Cutting Back After Planting Roses
The first cutting back done in the spring after planting, of almost all the many classes of roses, is the simplest of all pruning operations.
The aim is to build up a good foundation of stems, so the plants should be cut back hard while young.
Pruning Bush Roses
To achieve this I cut each sturdy growth of a bush rose to within about three buds of its base. These buds, or ‘eyes’ as they are sometimes called, are the points from which new shoots will presently sprout, and they may easily be detected, situated at more or less even distances along every growth and usually marked by the scar of an old leaf stalk.
The buds grow in all directions on the stems and, when pruning, it is always best to make each cut immediately above a bud that is pointing away from the centre of the plant, the object being to encourage the formation of an open centred, roughly goblet-shaped bush.
The shoot growing from any bud will tend to follow the direction in which that bud was originally pointing, and it is the bud to which a branch is pruned that will usually produce the new replacement growth, this time growing in the direction chosen by the pruner.
Pruning Standard Roses
Standard roses are treated just as though they were bushes perched on the top of a tall stick.

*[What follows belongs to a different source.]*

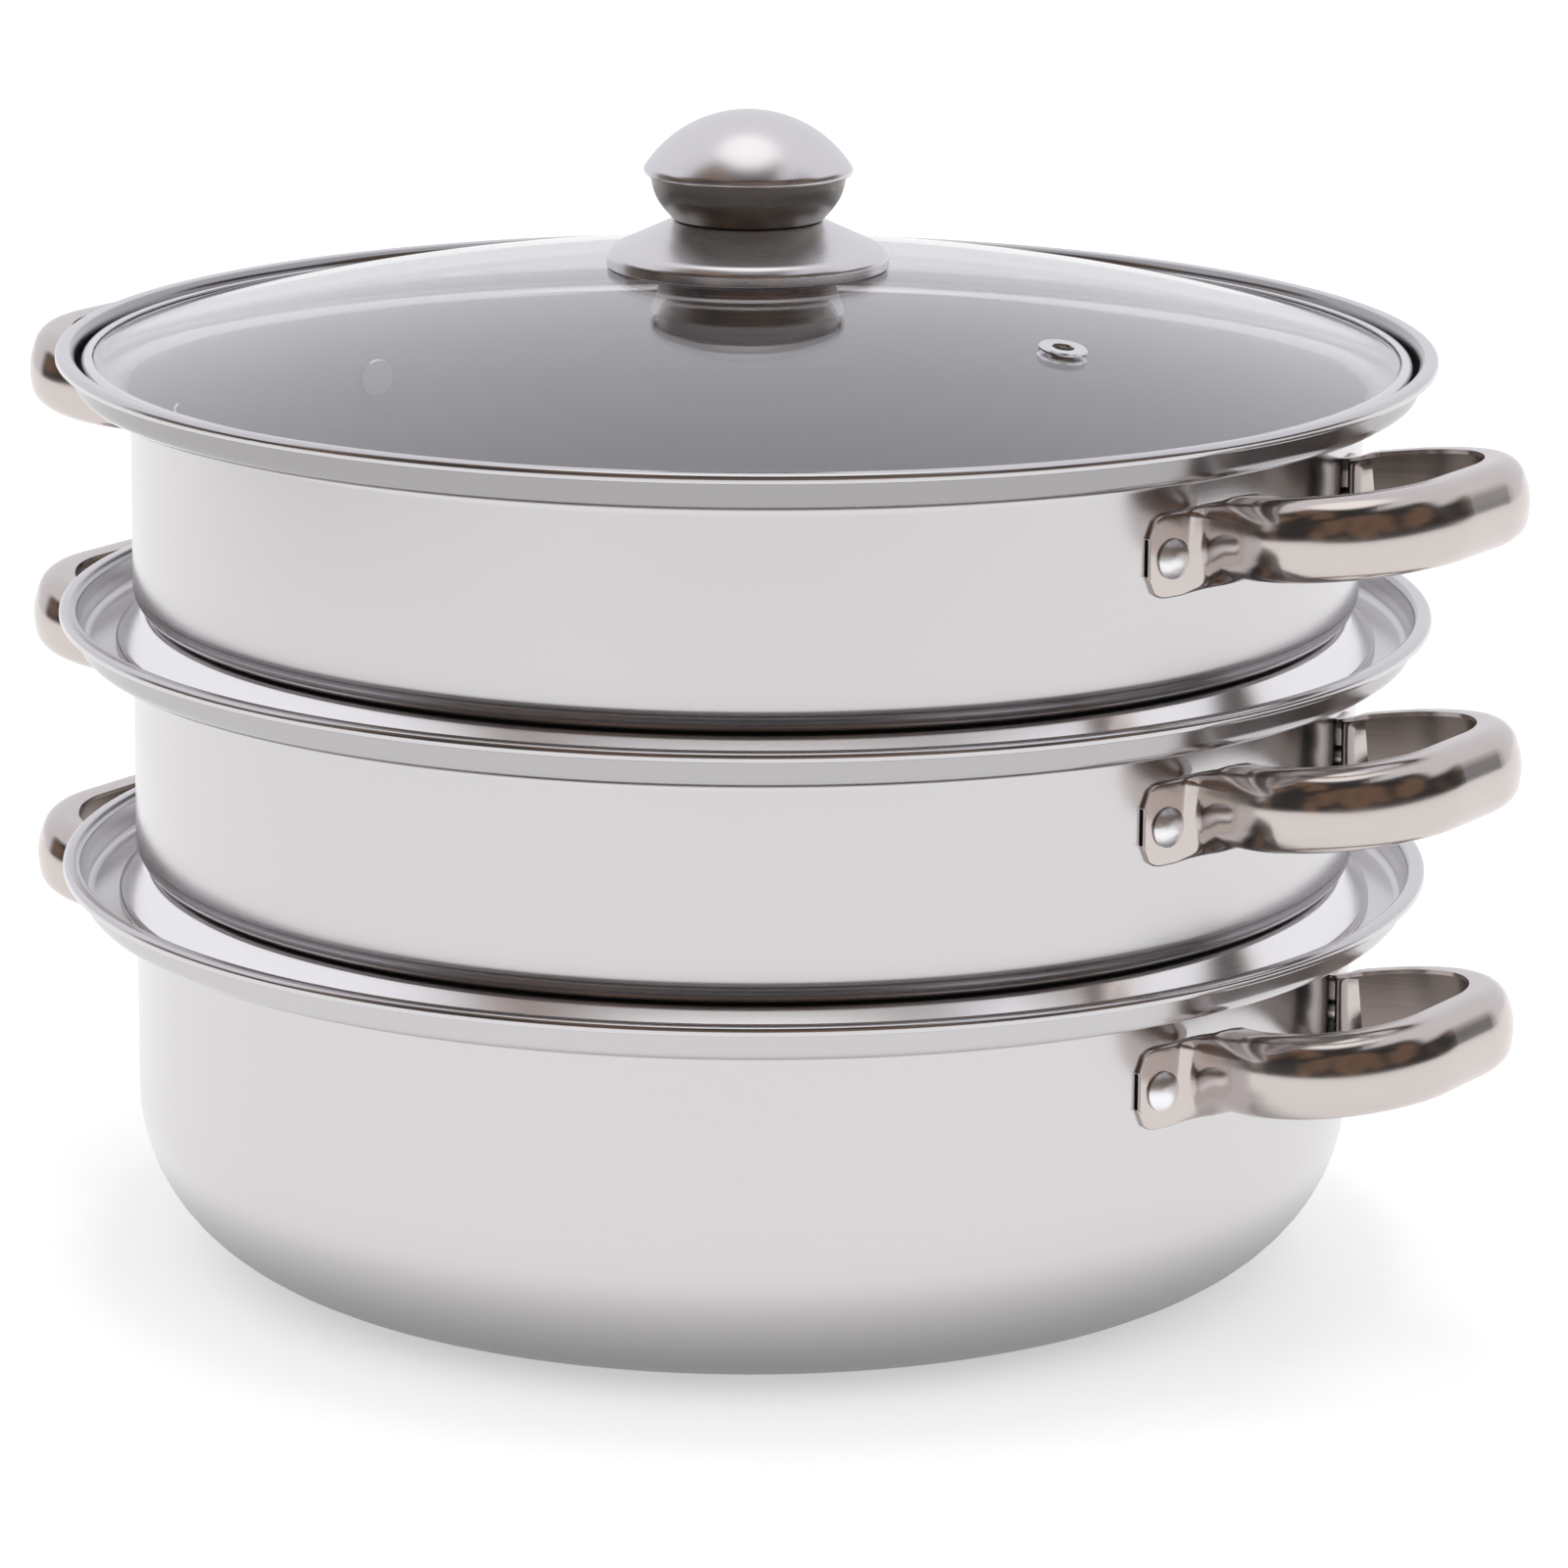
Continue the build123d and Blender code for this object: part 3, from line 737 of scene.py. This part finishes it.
# %% [markdown]
# A rivet is a domed head on the foot, a shank and a flat tail inside the wall. It is turned about its own
# axis, which stands square to the wall at its azimuth.

# %% Rivets
rivet_half_pitch, rivet_level = 40, 27.4  # from the handle's middle, and below the lip
tail_radius, head_radius, shank_radius = 4.6, 4.4, 2.5
tail_height, head_height, dome_rise = 1.2, 2.4, 1.9


def ball_radius(radius, rise):
    """Radius of the ball whose cap has this radius r and rise h: (r r + h h) / (2 h)."""
    return (radius**2 + rise**2) / (2 * rise)


def ball_arc(ball, top, angles):
    """Points on a ball whose top is at a height, at angles from its axis."""
    return np.column_stack([ball * np.sin(angles), top - ball + ball * np.cos(angles)])


def rivet_arrays(lip, azimuth):
    """A rivet's closed profile turned about the outward way (cos a, sin a, 0) at its azimuth a."""
    head = foot_skin + rivet_gap
    tail = math.sqrt((wall - sheet) ** 2 - tail_radius**2) - rivet_gap
    end = tail - tail_height
    ball = ball_radius(head_radius, dome_rise)
    angles = math.asin(head_radius / ball) * np.linspace(0, 1, 12)[::-1]
    profile = np.vstack([
        [[0, end], [tail_radius - 0.3, end], [tail_radius, end + 0.3], [tail_radius, tail - 0.2],
         [tail_radius - 0.2, tail], [shank_radius, tail], [shank_radius, head], [head_radius - 0.15, head],
         [head_radius, head + 0.15], [head_radius, head + 0.4]],
        ball_arc(ball, head + head_height, angles),
    ])
    points, quads, triangles = turned_arrays(profile, steps=40)
    outward = np.array([math.cos(azimuth), math.sin(azimuth), 0])
    aside = np.array([-math.sin(azimuth), math.cos(azimuth), 0])
    upward = np.array([0, 0, 1.0])
    placed = points[:, :1] * aside + points[:, 1:2] * upward + points[:, 2:] * outward
    return placed + upward * (lip - rivet_level), quads, triangles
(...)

Take no account of the standard stem, which does not require any treatment beyond the complete removal of any sucker growths which may come from it. The head of the branches is the portion that must be cut back, and each shoot should be pruned hard in exactly the same manner as I have described for rose bushes.
Pruning Rambling Roses and Climbing Roses
Rambling roses and vigorousare ever easier to deal with and it is not always necessary to make all cuts to outward pointing buds, the shoots in any case having to be trained and tied to supports.
Still, it will help matters if you follow the general policy already outlined and make as many cuts as possible to buds that point in the direction you want the resultant shoots to take.
Roughly speaking, each strong growth on freshly planted ramblers and vigorous climbers should be cut to within 1′ of the ground, while weaker shoots may be shortened to 6 or 9”.
Pruning Climbing Sports Roses
These are the only kind of climbers which are exceptions to this simple rule of general hard pruning in the first season after planting. They are very vigorous forms, termed ‘sports’, of bush roses.
Their strong-growing habit and large, well-formed flowers render them suitable for covering the walls of houses or clothing pillars and arches. But on account of their peculiar origin they have a tendency to revert to the former bush habit and this may be intensified if they are severely pruned. For this reason they must be pruned with caution, and I usually do no more than remove the ends of the shoots which have been damaged in the process of transplanting or by frost, and shorten any weak growths.
The climbing sports roses always carry the prefix ‘climbing’ before their names in catalogues eg, Climbing Etoile de Hollande and Climbing Madame Butterfly – and so they are easy to identify.
In areas which have a normal climate, with no extreme weather conditions at the end of March, all the pruning I have described above for newly planted roses may be done during March.
However, in exceptionally exposed gardens, the first pruning should be delayed until early April.